● **GIVEN EXERCISE**
Your task is to print all of the material verbatim.

──────────

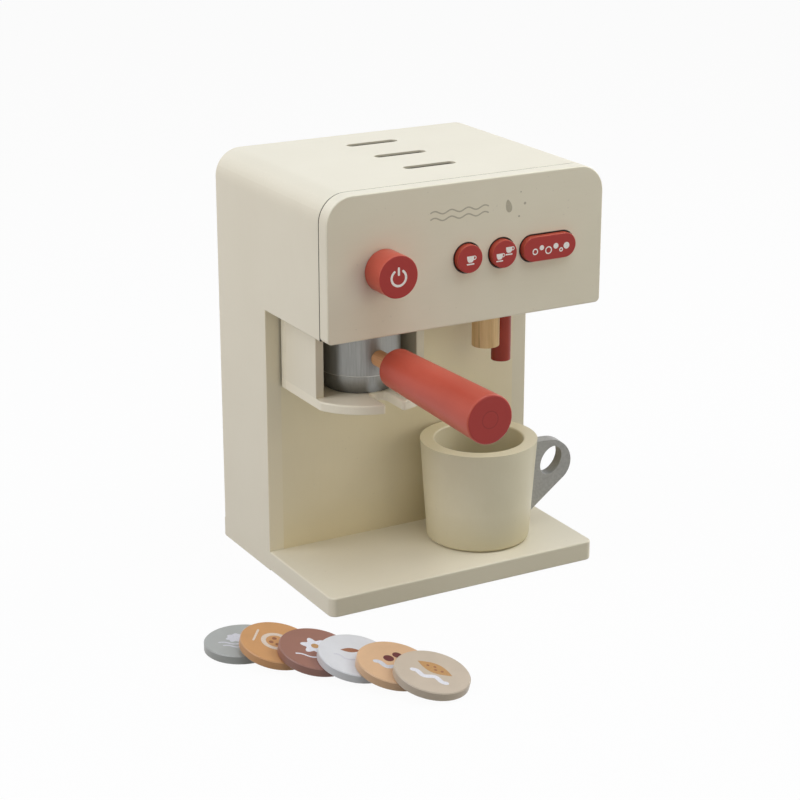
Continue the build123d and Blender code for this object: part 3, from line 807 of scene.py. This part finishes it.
def disc_pictures():
    """Disc, its colour, how far its picture is turned, and the shapes of the picture."""
    yield "grey", (0.405, 0.420, 0.395, 1), 18, [
        ink_patch(petals(-3.5, 2.4, 4.6, 0.5, 7), pale_ink),
        ink_patch(petals(2.5, 1.6, 3.8, 0.5, 6), pale_ink, 0.5),
        ink_line(wave((-11, -4.2), (5, -4.2), 0.7, 1.5), 1.2, pale_ink),
        ink_line(wave((-8, -7.4), (6, -7.4), 0.7, 1.5), 1.2, pale_ink),
    ]
    yield "tan", (0.640, 0.335, 0.140, 1), 0, [
        ink_ring((-1, 0), 7.6, 2.4, cream_ink),
        *spots(((-3, 1.7), (1, 1.7), (-2.6, -2.2), (1, -2.0)), 1.2, brown_ink),
        ink_line([(-13, 3.5), (-10, -7.5)], 1.1, cream_ink),
    ]
    yield "brown", (0.330, 0.160, 0.120, 1), 24, [
        ink_patch(petals(-1, 2.0, 6.0, 1.4, 6), bright_ink),
        *spots([(-1, 2.0)], 2.0, nut_ink, 1),
        ink_line(wave((-10, -8), (6, -8), 0.6, 1.5), 1.0, bright_ink),
    ]
    yield "white", (0.720, 0.730, 0.740, 1), 10, [
        ink_patch(leaf(-3.6, 2.5, 10.5, 3.8, 28), brown_ink),
        ink_patch(leaf(3.8, 3.6, 9.5, 3.4, 150), brown_ink),
        ink_line(wave((-10, -5.5), (8, -5.5), 0.8, 2), 1.2, pale_ink),
    ]
    yield "peach", (0.700, 0.455, 0.265, 1), 14, [
        *spots(((-3.6, 2.0), (2.6, 3.2)), 2.7, berry_ink),
        *spots([(-0.4, 7.0)], 2.4, berry_ink),
        ink_line(wave((-10, -4.6), (9, -4.6), 1.2, 2), 2.8, pale_ink),
    ]
    yield "beige", (0.590, 0.500, 0.390, 1), 6, [
        ink_patch(leaf(0, 3.4, 19.0, 8.4, -8), nut_ink),
        *spots(((-3.8, 3.9), (-0.4, 4.6), (0.8, 2.2), (4.0, 2.8)), 0.75, brown_ink, 1),
        ink_line(wave((-10, -5.0), (10, -5.0), 1.2, 2), 2.8, bright_ink),
    ]


for name, colour, picture_turn, shapes in disc_pictures():
    set_finish(("disc_" + name,), painted(
        f"{name}_disc_paint", colour, darker(colour, CLOUD_SHADE), grain=(1, 1, 1), shade_size=0.01,
        turned="Z", side_colour=darker(colour, RIM_PLIES_AND_SHADE)))
    low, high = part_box("disc_" + name)
    lean = 0.0 if name == "grey" else LEAN
    stance = Matrix.Rotation(math.radians(ROW_TURN), 4, "Z") @ Matrix.Rotation(math.radians(lean), 4, "Y")
    face = Matrix.Translation((low + high) / 2) @ stance @ Matrix.Translation((0, 0, DISC_HALF / 1000))
    turn = Matrix.Rotation(math.radians(picture_turn), 4, "Z") @ Matrix.Scale(PICTURE_SIZE, 4)
    printed(f"{name}_disc_picture", f"{name}_disc", face @ turn, shapes)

──────────

● **EXERCISE ANSWER**
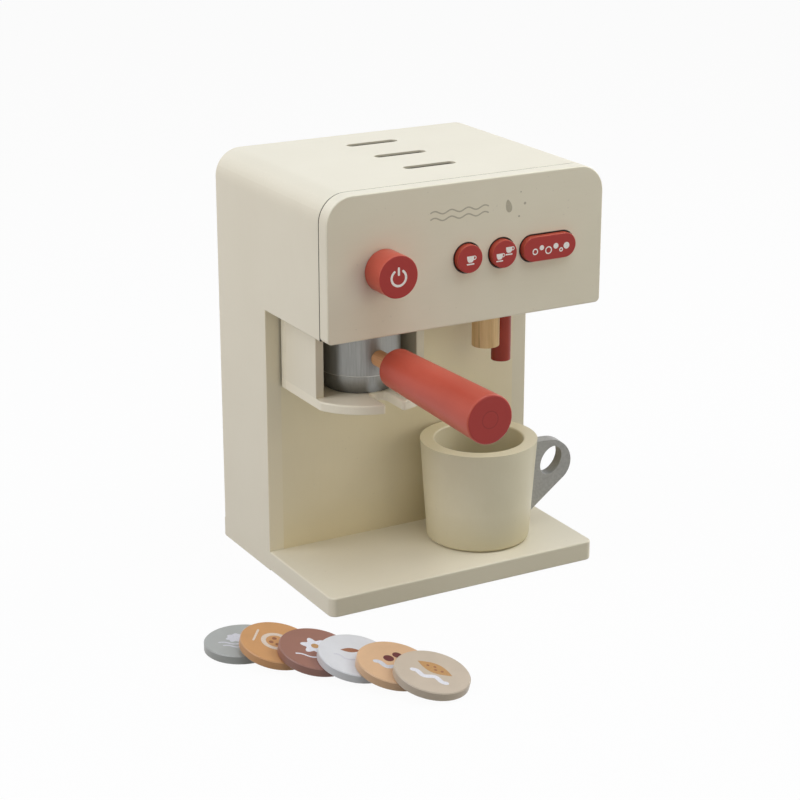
Continue the build123d and Blender code for this object: part 3, from line 807 of scene.py. This part finishes it.
def disc_pictures():
    """Disc, its colour, how far its picture is turned, and the shapes of the picture."""
    yield "grey", (0.405, 0.420, 0.395, 1), 18, [
        ink_patch(petals(-3.5, 2.4, 4.6, 0.5, 7), pale_ink),
        ink_patch(petals(2.5, 1.6, 3.8, 0.5, 6), pale_ink, 0.5),
        ink_line(wave((-11, -4.2), (5, -4.2), 0.7, 1.5), 1.2, pale_ink),
        ink_line(wave((-8, -7.4), (6, -7.4), 0.7, 1.5), 1.2, pale_ink),
    ]
    yield "tan", (0.640, 0.335, 0.140, 1), 0, [
        ink_ring((-1, 0), 7.6, 2.4, cream_ink),
        *spots(((-3, 1.7), (1, 1.7), (-2.6, -2.2), (1, -2.0)), 1.2, brown_ink),
        ink_line([(-13, 3.5), (-10, -7.5)], 1.1, cream_ink),
    ]
    yield "brown", (0.330, 0.160, 0.120, 1), 24, [
        ink_patch(petals(-1, 2.0, 6.0, 1.4, 6), bright_ink),
        *spots([(-1, 2.0)], 2.0, nut_ink, 1),
        ink_line(wave((-10, -8), (6, -8), 0.6, 1.5), 1.0, bright_ink),
    ]
    yield "white", (0.720, 0.730, 0.740, 1), 10, [
        ink_patch(leaf(-3.6, 2.5, 10.5, 3.8, 28), brown_ink),
        ink_patch(leaf(3.8, 3.6, 9.5, 3.4, 150), brown_ink),
        ink_line(wave((-10, -5.5), (8, -5.5), 0.8, 2), 1.2, pale_ink),
    ]
    yield "peach", (0.700, 0.455, 0.265, 1), 14, [
        *spots(((-3.6, 2.0), (2.6, 3.2)), 2.7, berry_ink),
        *spots([(-0.4, 7.0)], 2.4, berry_ink),
        ink_line(wave((-10, -4.6), (9, -4.6), 1.2, 2), 2.8, pale_ink),
    ]
    yield "beige", (0.590, 0.500, 0.390, 1), 6, [
        ink_patch(leaf(0, 3.4, 19.0, 8.4, -8), nut_ink),
        *spots(((-3.8, 3.9), (-0.4, 4.6), (0.8, 2.2), (4.0, 2.8)), 0.75, brown_ink, 1),
        ink_line(wave((-10, -5.0), (10, -5.0), 1.2, 2), 2.8, bright_ink),
    ]


for name, colour, picture_turn, shapes in disc_pictures():
    set_finish(("disc_" + name,), painted(
        f"{name}_disc_paint", colour, darker(colour, CLOUD_SHADE), grain=(1, 1, 1), shade_size=0.01,
        turned="Z", side_colour=darker(colour, RIM_PLIES_AND_SHADE)))
    low, high = part_box("disc_" + name)
    lean = 0.0 if name == "grey" else LEAN
    stance = Matrix.Rotation(math.radians(ROW_TURN), 4, "Z") @ Matrix.Rotation(math.radians(lean), 4, "Y")
    face = Matrix.Translation((low + high) / 2) @ stance @ Matrix.Translation((0, 0, DISC_HALF / 1000))
    turn = Matrix.Rotation(math.radians(picture_turn), 4, "Z") @ Matrix.Scale(PICTURE_SIZE, 4)
    printed(f"{name}_disc_picture", f"{name}_disc", face @ turn, shapes)